Sunday, June 03, 2007

Marine Battles Military Over His Antiwar Activities

By Stephanie Ebbert, Globe Staff June 2, 2007
Liam Madden was leading a cause before he became one. The 22-year-old former Marine sergeant had co-founded Appeal for Redress, a campaign urging troops to press Congress for an end to the Iraq war.

Now, the Boston man is battling the military over his right to engage in antiwar activities, sparked when he received a certified letter threatening him with an "other than honorable discharge" from the reserves for wearing camouflage during a protest and for making "disloyal statements" accusing the Bush administration of war crimes.
He viewed the threat as ammunition for his antiwar efforts. "I thought, 'this is trying to intimidate and clamp down on political opposition to the war,' " Madden said,” and I saw it as an opportunity to make them regret that they're doing this."
Madden, who plans to attend Northeastern University in the fall, is one of three inactive reserve members facing Marine investigations for antiwar activities, in a controversial move that is spurring debate about free speech. As members of the Individual Ready Reserve, the men could be called up for service, but are not being paid or participating in training. They argue they have every right to be heard.
"It seems to me as a civilian he's just as free as you and I to say the Bush administration has done bad things in Iraq and we ought to get out," said Arthur Spitzer, an American Civil Liberties Union lawyer in Washington, D.C., who was meeting with Madden yesterday. "Who is better qualified to speak to those issues than someone who has seen combat in Iraq?
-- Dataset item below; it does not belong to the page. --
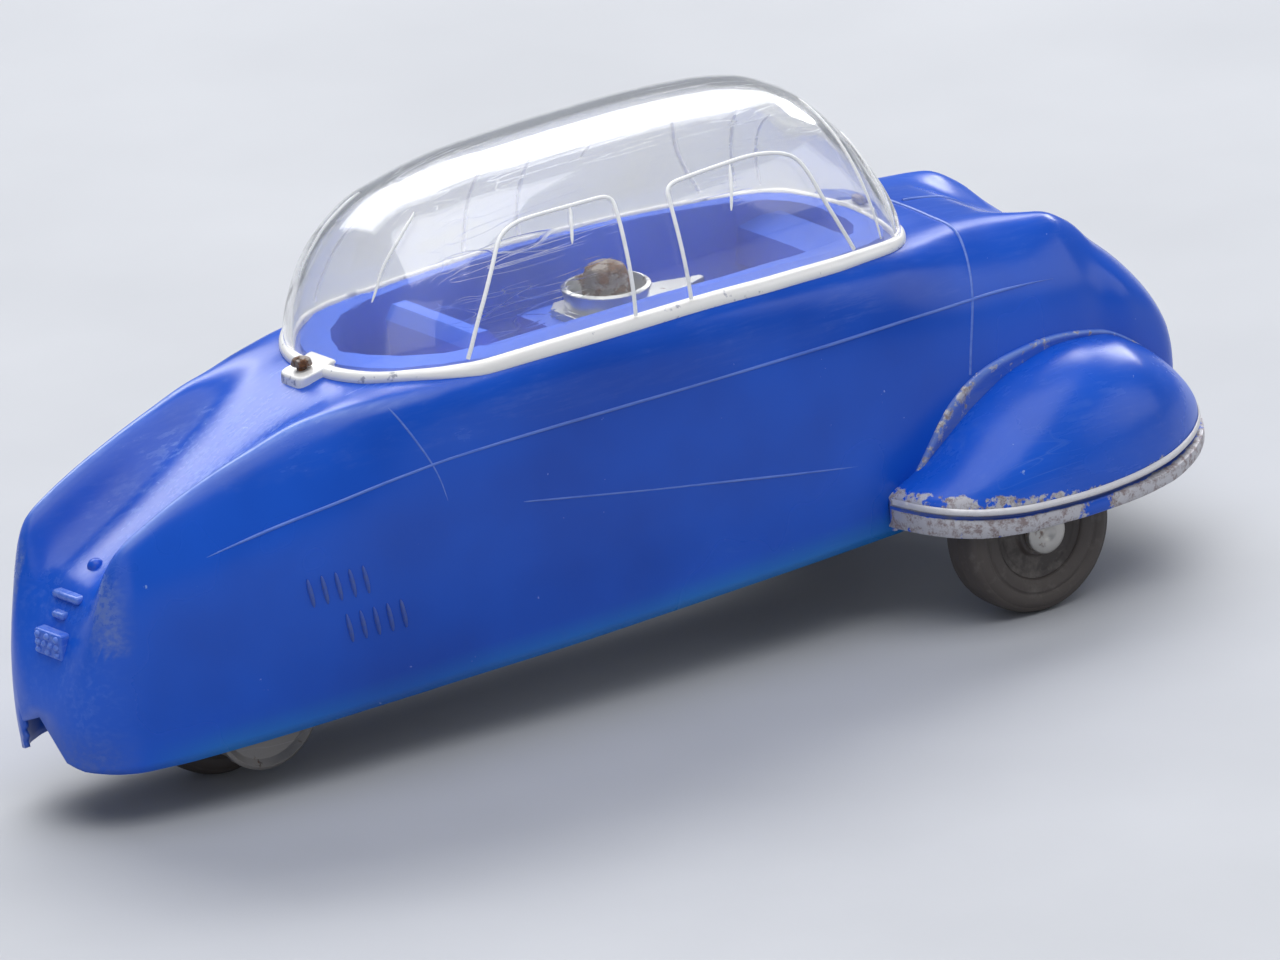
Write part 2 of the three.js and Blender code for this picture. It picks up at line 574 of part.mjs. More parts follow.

If what's going on here is an effort by the Marines to intimidate over 100,000 people in the Individual Ready Reserves from speaking out against the war, then it's a very nefarious activity on their part and very important to stop it."
The Marine Corps confirmed the administrative action against Madden and one of the other two activists, but did not return calls. "By contract, they are still members of the Marine Corps IRR and must maintain standards of conduct in accordance with their oath of enlistment," the statement said.
A Department of Defense spokesman, Major Stewart T. Upton, pointed to a policy covering reserves as well as active troops that warns against wearing a uniform during political events because it could be viewed as endorsement by the military.
"The Marine Corps' digital cammies are trademark," Upton said.
But the nation's largest combat veterans group urged the military yesterday to "exercise a little common sense" and call off its investigation, the Associated Press reported.
"Trying to hush up and punish fellow Americans for exercising the same democratic right we're trying to instill in Iraq is not what we're all about," said Gary Kurpius, national commander of the 2.4 million-member Veterans of Foreign Wars. "Someone in the Marine Corps needs to exercise a little common sense and put an end to this matter before it turns into a circus. "
Madden, a Vermont native, enlisted months before the US invasion of Iraq and served about seven months in Anbar Province.
Honorably discharged after four years, Madden helped form the Appeal for Redress, urging troops to speak out respectfully, with attention to their legal rights and limitations. Active members of the military may attend demonstrations but only in the United States, off base, and out of uniform, his website warns.
Madden does not believe that a dishonorable discharge from the reserves would affect his benefits.
Madden spoke by cell phone while on a train to Washington, where he held a press conference at Union Station late yesterday before embarking by bus to Kansas City, Mo., with Adam Kokesh, a fellow Marine who faces a hearing Monday on his antiwar activities. Madden's own hearing has not yet been scheduled.
I could understand the military's perspective on this, if this guy was an active duty marine or even a reservist, but being part of the IRR simply means that you have already served your full active duty contract and your name is now part of a list (usually for two years after your contract's up) from which the military can call you up to return to active duty, if the country is in need. People are usually only called up from the IRR when the military is truly in dire straights. Personally, I don't think the military is doing itself any favors by trying to bully this guy or any American civilian into shutting up. What the hell does America stand for, or are our troops fighting for if a citizen is not allowed to freely state his or her opinion?!